Given task
Only lines with the string "materials" matter here; gather them from the material below.

Data segment
::::::::
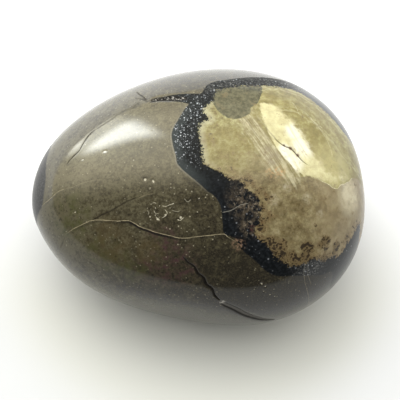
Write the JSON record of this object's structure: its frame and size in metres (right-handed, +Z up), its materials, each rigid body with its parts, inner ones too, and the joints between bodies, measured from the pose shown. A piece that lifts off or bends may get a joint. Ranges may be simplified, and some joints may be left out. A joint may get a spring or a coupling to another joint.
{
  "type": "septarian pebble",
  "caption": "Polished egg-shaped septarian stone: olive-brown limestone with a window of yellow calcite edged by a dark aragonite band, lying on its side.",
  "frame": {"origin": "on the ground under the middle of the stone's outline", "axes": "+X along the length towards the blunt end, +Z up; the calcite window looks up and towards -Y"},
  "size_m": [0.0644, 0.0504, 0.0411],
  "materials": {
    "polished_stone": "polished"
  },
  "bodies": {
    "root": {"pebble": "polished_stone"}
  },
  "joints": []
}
::::::::
Expected output
Write the JSON record of this object's structure: its frame and size in metres (right-handed, +Z up), its materials, each rigid body with its parts, inner ones too, and the joints between bodies, measured from the pose shown. A piece that lifts off or bends may get a joint. Ranges may be simplified, and some joints may be left out. A joint may get a spring or a coupling to another joint.
  "materials": {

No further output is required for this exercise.